■ **RECORDED INFORMATION**

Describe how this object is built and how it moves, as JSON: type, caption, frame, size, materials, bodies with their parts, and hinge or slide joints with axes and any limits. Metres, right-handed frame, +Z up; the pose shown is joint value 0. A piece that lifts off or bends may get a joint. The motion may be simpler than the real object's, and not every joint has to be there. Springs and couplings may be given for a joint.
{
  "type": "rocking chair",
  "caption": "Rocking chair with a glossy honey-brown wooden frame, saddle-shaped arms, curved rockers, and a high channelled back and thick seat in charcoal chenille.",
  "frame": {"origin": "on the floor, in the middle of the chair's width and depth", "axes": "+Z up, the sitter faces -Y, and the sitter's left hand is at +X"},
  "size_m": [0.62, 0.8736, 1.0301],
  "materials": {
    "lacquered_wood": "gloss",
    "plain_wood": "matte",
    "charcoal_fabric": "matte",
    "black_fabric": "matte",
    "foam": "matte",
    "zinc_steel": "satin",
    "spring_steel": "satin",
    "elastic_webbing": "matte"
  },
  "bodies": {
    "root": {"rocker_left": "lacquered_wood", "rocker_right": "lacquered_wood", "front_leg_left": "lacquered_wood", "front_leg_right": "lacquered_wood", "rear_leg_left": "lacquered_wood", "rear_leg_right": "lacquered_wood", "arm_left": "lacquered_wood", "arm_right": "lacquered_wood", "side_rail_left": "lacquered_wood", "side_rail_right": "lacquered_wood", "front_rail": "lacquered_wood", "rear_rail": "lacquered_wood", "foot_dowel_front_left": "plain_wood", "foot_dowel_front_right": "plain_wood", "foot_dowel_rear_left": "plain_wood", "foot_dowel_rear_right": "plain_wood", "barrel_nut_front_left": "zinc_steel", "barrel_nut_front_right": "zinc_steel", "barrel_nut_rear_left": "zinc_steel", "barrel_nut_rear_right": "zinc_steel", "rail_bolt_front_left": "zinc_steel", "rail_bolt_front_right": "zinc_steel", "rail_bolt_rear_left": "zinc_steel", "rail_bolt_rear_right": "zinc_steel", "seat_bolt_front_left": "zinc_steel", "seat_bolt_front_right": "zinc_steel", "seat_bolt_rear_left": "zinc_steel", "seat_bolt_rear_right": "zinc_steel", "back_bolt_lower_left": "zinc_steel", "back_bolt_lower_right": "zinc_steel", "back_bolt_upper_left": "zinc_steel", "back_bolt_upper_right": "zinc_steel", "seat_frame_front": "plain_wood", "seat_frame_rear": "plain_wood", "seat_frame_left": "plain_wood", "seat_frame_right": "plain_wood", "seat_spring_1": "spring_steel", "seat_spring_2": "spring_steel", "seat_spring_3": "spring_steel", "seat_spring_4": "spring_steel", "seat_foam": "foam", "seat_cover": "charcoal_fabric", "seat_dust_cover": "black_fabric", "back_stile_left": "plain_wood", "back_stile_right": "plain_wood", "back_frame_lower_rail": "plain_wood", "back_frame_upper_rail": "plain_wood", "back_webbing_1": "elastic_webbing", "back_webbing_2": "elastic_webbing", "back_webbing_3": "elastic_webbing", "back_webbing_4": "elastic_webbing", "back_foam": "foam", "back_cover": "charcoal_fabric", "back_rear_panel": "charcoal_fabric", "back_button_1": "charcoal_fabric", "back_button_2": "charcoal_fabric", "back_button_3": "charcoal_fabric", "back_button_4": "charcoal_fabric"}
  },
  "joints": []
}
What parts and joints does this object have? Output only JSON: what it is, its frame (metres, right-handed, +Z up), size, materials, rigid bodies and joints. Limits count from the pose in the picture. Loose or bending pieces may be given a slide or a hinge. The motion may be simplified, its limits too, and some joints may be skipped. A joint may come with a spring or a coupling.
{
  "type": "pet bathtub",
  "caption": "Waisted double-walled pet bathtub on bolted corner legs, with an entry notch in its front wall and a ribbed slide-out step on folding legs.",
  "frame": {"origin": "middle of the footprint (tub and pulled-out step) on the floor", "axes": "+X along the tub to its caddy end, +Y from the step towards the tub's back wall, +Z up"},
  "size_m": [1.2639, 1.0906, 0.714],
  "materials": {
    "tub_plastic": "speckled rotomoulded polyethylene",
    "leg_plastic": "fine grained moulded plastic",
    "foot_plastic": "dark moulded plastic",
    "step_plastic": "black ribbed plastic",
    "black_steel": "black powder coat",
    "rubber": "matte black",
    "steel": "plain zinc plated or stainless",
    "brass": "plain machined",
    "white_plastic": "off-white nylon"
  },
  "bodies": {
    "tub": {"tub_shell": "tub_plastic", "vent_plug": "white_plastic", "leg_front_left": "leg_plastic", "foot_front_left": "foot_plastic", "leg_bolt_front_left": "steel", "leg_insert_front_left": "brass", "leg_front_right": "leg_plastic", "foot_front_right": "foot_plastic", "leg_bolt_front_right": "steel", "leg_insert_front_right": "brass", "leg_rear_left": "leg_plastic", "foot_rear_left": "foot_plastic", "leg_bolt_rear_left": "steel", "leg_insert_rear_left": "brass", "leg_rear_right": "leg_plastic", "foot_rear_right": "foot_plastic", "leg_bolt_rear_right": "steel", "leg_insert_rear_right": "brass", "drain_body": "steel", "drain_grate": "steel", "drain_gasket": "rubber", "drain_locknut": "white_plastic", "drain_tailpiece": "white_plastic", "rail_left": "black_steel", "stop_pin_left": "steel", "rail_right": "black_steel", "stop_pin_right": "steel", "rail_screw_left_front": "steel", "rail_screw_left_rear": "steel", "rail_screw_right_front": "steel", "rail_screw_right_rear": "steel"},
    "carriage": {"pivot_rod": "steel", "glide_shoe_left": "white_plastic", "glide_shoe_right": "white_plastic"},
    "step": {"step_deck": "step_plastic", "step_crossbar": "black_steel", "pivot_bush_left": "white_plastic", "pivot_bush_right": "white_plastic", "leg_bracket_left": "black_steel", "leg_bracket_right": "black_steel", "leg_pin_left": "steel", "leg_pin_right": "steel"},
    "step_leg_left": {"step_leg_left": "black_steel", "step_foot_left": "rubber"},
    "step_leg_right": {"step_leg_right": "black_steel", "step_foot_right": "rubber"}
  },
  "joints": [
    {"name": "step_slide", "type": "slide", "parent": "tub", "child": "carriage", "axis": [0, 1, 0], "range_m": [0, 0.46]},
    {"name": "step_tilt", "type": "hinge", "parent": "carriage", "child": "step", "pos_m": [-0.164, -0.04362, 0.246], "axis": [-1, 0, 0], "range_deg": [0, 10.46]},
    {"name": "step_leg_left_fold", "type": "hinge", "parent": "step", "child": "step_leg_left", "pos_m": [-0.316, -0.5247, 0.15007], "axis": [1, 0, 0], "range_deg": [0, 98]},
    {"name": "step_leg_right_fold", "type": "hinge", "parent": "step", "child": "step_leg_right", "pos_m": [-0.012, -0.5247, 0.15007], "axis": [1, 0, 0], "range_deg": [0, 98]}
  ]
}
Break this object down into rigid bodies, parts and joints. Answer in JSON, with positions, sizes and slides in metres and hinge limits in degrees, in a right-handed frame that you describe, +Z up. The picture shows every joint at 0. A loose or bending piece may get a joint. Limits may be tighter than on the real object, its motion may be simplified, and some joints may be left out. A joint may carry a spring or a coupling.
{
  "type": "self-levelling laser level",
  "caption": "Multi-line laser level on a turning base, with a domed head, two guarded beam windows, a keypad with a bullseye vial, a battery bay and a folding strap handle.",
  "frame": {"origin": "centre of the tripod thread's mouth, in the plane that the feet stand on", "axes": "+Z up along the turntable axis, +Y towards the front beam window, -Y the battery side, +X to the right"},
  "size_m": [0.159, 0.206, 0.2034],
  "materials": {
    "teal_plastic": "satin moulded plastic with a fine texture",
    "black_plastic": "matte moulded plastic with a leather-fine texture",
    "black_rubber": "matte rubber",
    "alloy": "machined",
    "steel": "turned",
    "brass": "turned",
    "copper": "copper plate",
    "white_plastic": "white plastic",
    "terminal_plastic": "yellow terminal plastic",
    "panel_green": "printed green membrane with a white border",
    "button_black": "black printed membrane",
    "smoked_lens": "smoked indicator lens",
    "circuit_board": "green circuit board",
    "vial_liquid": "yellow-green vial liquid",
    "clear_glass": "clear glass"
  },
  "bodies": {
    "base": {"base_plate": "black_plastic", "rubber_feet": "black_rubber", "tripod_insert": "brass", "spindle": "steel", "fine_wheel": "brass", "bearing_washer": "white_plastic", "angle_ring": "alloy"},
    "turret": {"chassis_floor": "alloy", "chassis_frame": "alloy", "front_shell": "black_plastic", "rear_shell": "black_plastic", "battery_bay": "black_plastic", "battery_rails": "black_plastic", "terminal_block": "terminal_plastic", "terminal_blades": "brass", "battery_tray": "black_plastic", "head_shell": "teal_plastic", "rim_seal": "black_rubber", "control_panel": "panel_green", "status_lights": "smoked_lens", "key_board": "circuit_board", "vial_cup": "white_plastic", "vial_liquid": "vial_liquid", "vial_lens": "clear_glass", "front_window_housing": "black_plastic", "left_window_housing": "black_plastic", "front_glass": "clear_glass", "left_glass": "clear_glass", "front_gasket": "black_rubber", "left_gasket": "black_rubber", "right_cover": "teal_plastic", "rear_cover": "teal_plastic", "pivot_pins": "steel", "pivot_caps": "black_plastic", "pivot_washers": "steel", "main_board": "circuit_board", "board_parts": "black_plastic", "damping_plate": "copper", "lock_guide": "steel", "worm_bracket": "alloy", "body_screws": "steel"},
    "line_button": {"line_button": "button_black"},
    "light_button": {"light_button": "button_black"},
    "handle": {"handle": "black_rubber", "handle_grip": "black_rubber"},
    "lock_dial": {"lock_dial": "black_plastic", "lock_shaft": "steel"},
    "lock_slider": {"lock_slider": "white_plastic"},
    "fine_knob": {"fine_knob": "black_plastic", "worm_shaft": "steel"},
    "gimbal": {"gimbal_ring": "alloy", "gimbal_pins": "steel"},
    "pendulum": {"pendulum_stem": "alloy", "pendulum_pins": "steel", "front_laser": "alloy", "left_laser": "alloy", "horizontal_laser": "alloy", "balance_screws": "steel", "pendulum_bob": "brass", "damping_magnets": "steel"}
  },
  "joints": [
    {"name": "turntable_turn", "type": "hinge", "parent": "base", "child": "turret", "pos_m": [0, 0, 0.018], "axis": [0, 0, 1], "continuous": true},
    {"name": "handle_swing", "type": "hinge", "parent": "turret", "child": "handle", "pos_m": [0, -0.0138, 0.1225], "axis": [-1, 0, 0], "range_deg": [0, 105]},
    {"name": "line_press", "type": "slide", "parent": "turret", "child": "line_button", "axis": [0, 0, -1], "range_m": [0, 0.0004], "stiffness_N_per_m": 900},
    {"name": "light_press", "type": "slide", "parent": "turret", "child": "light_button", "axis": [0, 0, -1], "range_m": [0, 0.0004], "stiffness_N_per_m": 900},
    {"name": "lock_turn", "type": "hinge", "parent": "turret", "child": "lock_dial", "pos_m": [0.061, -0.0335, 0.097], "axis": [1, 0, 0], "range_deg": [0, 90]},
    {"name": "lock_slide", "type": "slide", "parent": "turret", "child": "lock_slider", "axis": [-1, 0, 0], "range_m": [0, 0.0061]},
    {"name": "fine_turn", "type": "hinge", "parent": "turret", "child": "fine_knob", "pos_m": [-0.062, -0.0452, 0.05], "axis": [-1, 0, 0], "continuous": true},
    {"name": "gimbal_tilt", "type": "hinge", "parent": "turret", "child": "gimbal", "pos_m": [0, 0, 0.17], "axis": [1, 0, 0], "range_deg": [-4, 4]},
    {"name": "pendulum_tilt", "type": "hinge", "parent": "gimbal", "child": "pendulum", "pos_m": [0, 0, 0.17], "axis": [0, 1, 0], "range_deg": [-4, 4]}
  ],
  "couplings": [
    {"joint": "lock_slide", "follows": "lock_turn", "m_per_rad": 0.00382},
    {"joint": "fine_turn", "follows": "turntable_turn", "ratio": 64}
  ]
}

■ **WHAT IS EXPECTED**
Identify every line holding the word "caption" and copy it out.

■ **SOLVED PROBLEM**
Describe how this object is built and how it moves, as JSON: type, caption, frame, size, materials, bodies with their parts, and hinge or slide joints with axes and any limits. Metres, right-handed frame, +Z up; the pose shown is joint value 0. A piece that lifts off or bends may get a joint. The motion may be simpler than the real object's, and not every joint has to be there. Springs and couplings may be given for a joint.
  "caption": "Rocking chair with a glossy honey-brown wooden frame, saddle-shaped arms, curved rockers, and a high channelled back and thick seat in charcoal chenille.",
  "caption": "Waisted double-walled pet bathtub on bolted corner legs, with an entry notch in its front wall and a ribbed slide-out step on folding legs.",
  "caption": "Multi-line laser level on a turning base, with a domed head, two guarded beam windows, a keypad with a bullseye vial, a battery bay and a folding strap handle.",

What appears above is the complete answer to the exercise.